Post-modern hiciv niteliği taşıyan eserleriyle tanıdığımız ve adını en çok da “Damızlık Kızın Öyküsü” (The Handmaid’s Tale) romanıyla bildiğimiz Margaret Atwood’un bir kitabı daha Doğan Kitap tarafından dilimize kazandırılıyor: Nam-ı Diğer Grace.
Atwood romandaki hikayeyi 1843 yılında yaşanan gerçek bir olaydan esinlenerek kaleme almış. İlk kez 1996 yılında yayımlanan eser akıbeti belli olmayan bir cinayet etrafında döner ve cinayete karışan 16 yaşındaki bir genç kızı konu alır. Dişil kötülük ve toplumsal tabakalaşmanın zaruri olumsuz etkilerinden bahseden romanın tanıtımı şu şekilde:
“Şimdi bir aynanın karanlığıdır baktığımız”
19. yüzyıl Kanadası’nda İrlanda göçmeni, 16’lık hizmetçi Grace Marks.
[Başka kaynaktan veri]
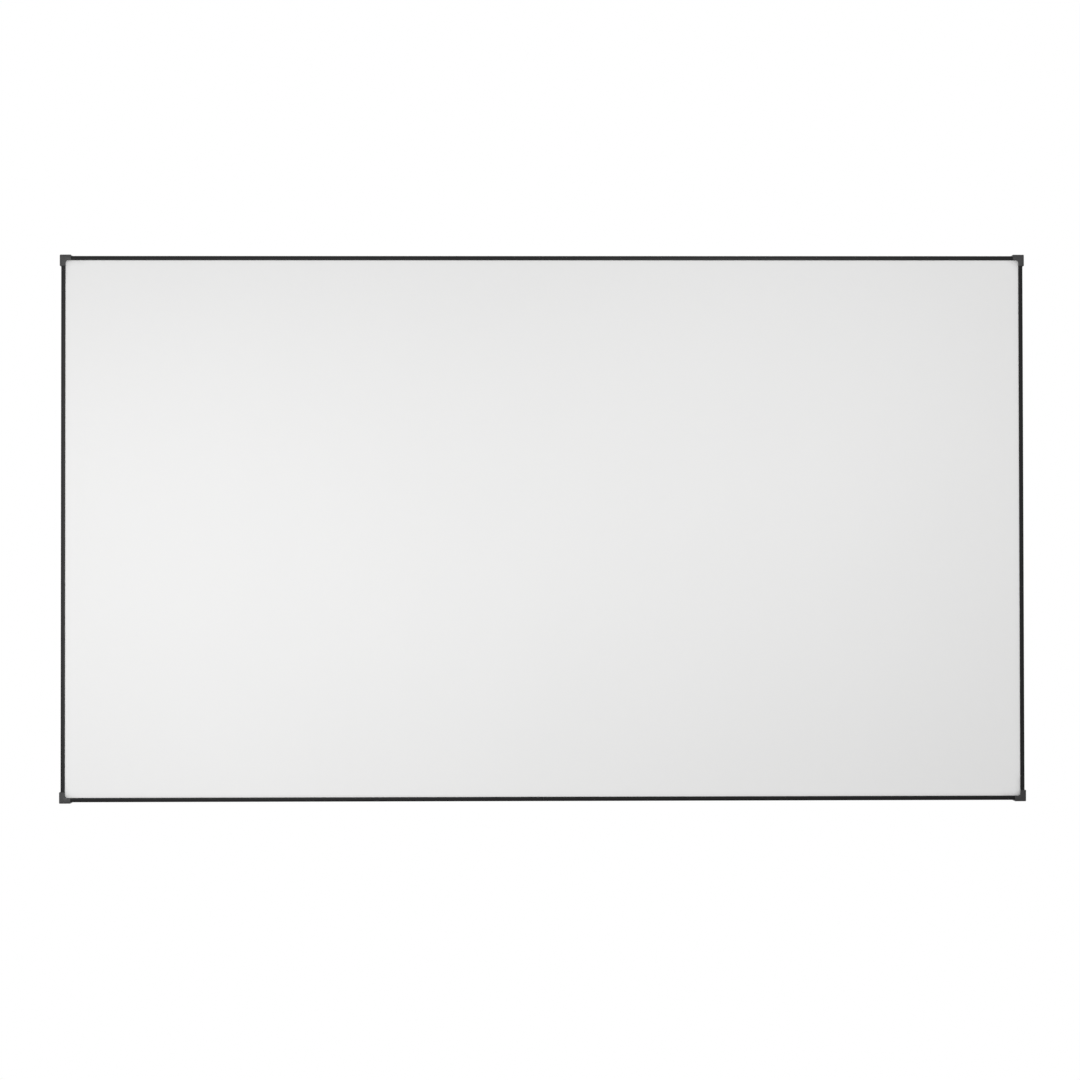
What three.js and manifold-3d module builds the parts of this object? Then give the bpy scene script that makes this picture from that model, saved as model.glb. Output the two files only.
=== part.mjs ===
import * as THREE from 'three';
import { mergeVertices } from 'three/addons/utils/BufferGeometryUtils.js';
import Module from 'manifold-3d';

// Fixed frame projector screen, 16:9, 100 inches across the diagonal. Millimetres, +Z up.
// The screen faces -Y. The origin lies on the wall, behind the middle of the screen.
//
// The frame's section is the same on all four sides. It is drawn in two distances:
// u runs inwards from the trim's outer face, and v runs back from the trim's front face.

// Viewing area, the white surface inside the trim
const VIEW_WIDTH = 2214;
const VIEW_HEIGHT = 1245;

// Clearances
const SLIP = 0.3; // between pieces that clip or slide together
const JOINT = 0.2; // between the cut ends of two lengths that meet
const PLAY = 0.2; // round a plate in its slot, and round a screw in its hole

// Clip-on trim, a C-section round the edge of the frame
const TRIM_FACE = 10;
const TRIM_WALL = 1.2;
const TRIM_LIP = 6;
const TRIM_ROUND = 0.6;

// Screen sheet, with the corners of its back flaps cut away
const SHEET_THICK = 0.4;
const FLAP_INSET = 24;

// Frame rail: a closed box at the edge and an open T-slot inside it
const RAIL_WALL = 1.6;
const BOX_WIDTH = 22;
const RAIL_DEPTH = 28;
const NOSE_FLAT = 3;
const NOSE_ROUND = 2;
const FRONT_FALL = 4; // how far the rail's front falls back from the sheet
const SLOT_MOUTH = 15.6;
const RIDGE_HEIGHT = 2; // of the ridge that the springs hook over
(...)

Patronunu ve metresini öldürmekle suçlanıyor. Bu vahşi cinayette suç ortağı James McDermott, asılırken bütün suçu bu kızıl saçlı güzele yıkıyor. Basın, Kilise, politikacılar, ahlakçılar, ruhun peşinden koşan İspirtizmacılar, bilinci keşfetmeye çalışan bilimciler el yordamıyla bir “cani”nin portresini tamamlamaya çalışırken, Grace melek mi şeytan mı olduğunu ele vermeyen ifadesiyle hikâyesini müphemliğin sınırında tutmayı başarıyor.
Margaret Atwood gerçek bir olaydan yola çıkarak yazdığı Nam-ı Diğer Grace’te “melek” ve “şeytan” olarak kadın algısıyla inceden inceye dalgasını geçerken, bu edebi Mona Lisa portresiyle 19. yüzyıl bilimini, ahlakçılığını çaresiz bırakıp insan ruhunu, ancak edebiyatın, sanatın görebileceği o derinliğe, suçun toplumsallığının tam ortasına çekiyor.
Tıpkı “Damızlık Kızın Öyküsü” gibi diziye uyarlanan Nam-ı Diğer Grace, 3 Kasım 2017’den itibaren Netflix‘te de yayınlanmaya başlanacak. Orijinal adı “Alias Grace” olan kitabın çevirisi, daha önce Philip Roth ve Irvin D. Yalom gibi bazı değerli yazarların eserlerin çevirmenliğini üstlenen Özden Arıkan tarafından yapılmış.
Kadınların edebiyattaki en önemli temsilcilerinden biri olan Margaret Atwood’un son kitabı, yazarın hayranlarıyla 25 Ekim’de buluşmaya hazırlanıyor.